Delmon Young is the worst. Can't hit, can't field. Can't run. Nasty disposition. He is a 51-year-old Andres Galarraga with a personality disorder. He should not be starting, yet somehow he is.
Do your worst, baseball gods.
/rips open shirt, buttons flying everywhere
/thumps chest with manic bravado
COME ON, RIGHT HERE. GIVE IT TO ME RIGHT HERE, BASEBALL GODS
Pitcher to watch
Jonathan Pettibone has a good Giants-killer name. Just seems like one of those dinks who uses plus command to harass the Giants for 76 pitches through seven innings. His name also sounds like Jonathan Papelbon if you're drunk.
He also uses Twitter as if it were a newfangled search engine.

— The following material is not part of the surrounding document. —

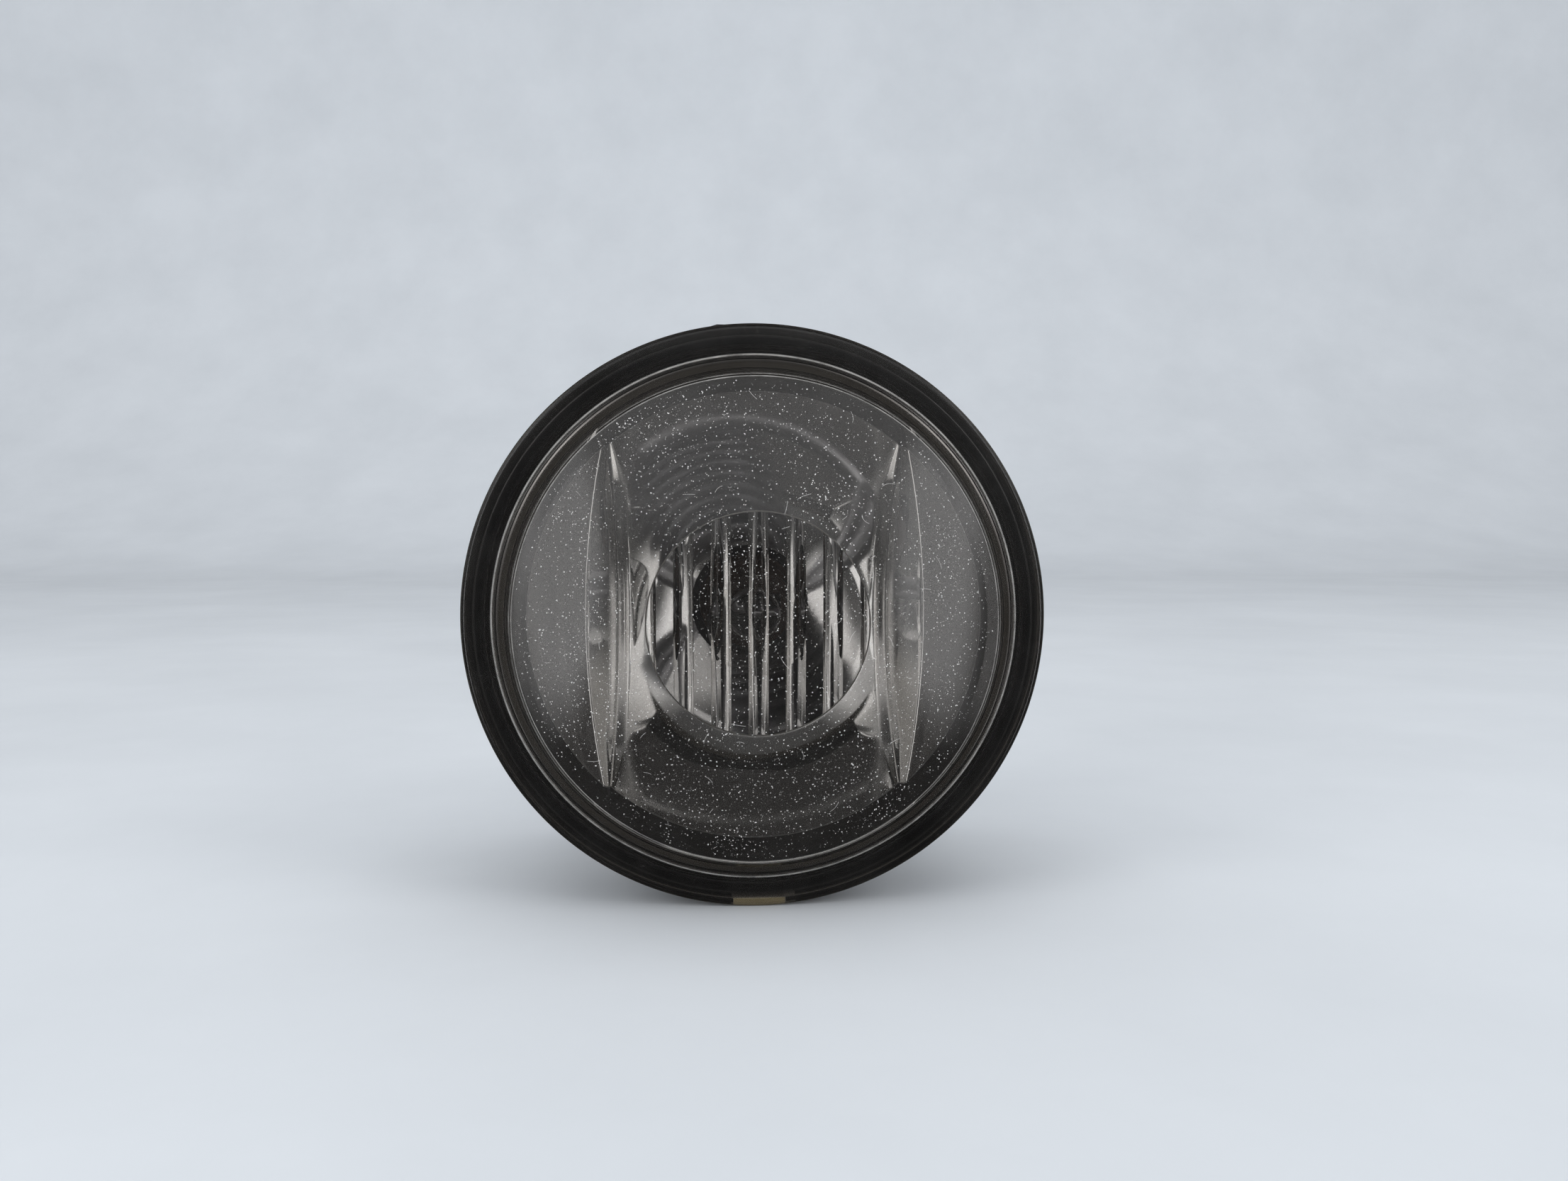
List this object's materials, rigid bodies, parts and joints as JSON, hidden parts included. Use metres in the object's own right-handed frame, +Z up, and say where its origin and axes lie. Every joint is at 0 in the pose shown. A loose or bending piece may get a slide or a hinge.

Which concert is happening in downtown Clearwater? It's right outsideand actually sounds pretty good...— Jonathan Pettibone (@Jon_Pettibone) February 18, 2013
Does anyone know how much the premium spotify account is?— Jonathan Pettibone (@Jon_Pettibone) April 4, 2013
Can you return a redbox movie to any redbox? Does it have to be the same one you bought if from? #help— Jonathan Pettibone (@Jon_Pettibone) February 14, 2013
That's okay. I use Google as a place where I type in random ideas while I'm pooping, so it works the other way, too.
Someone will link to this hilarious video of the Phillie Phanatic spraying someone with silly string, and we'll all share a good laugh.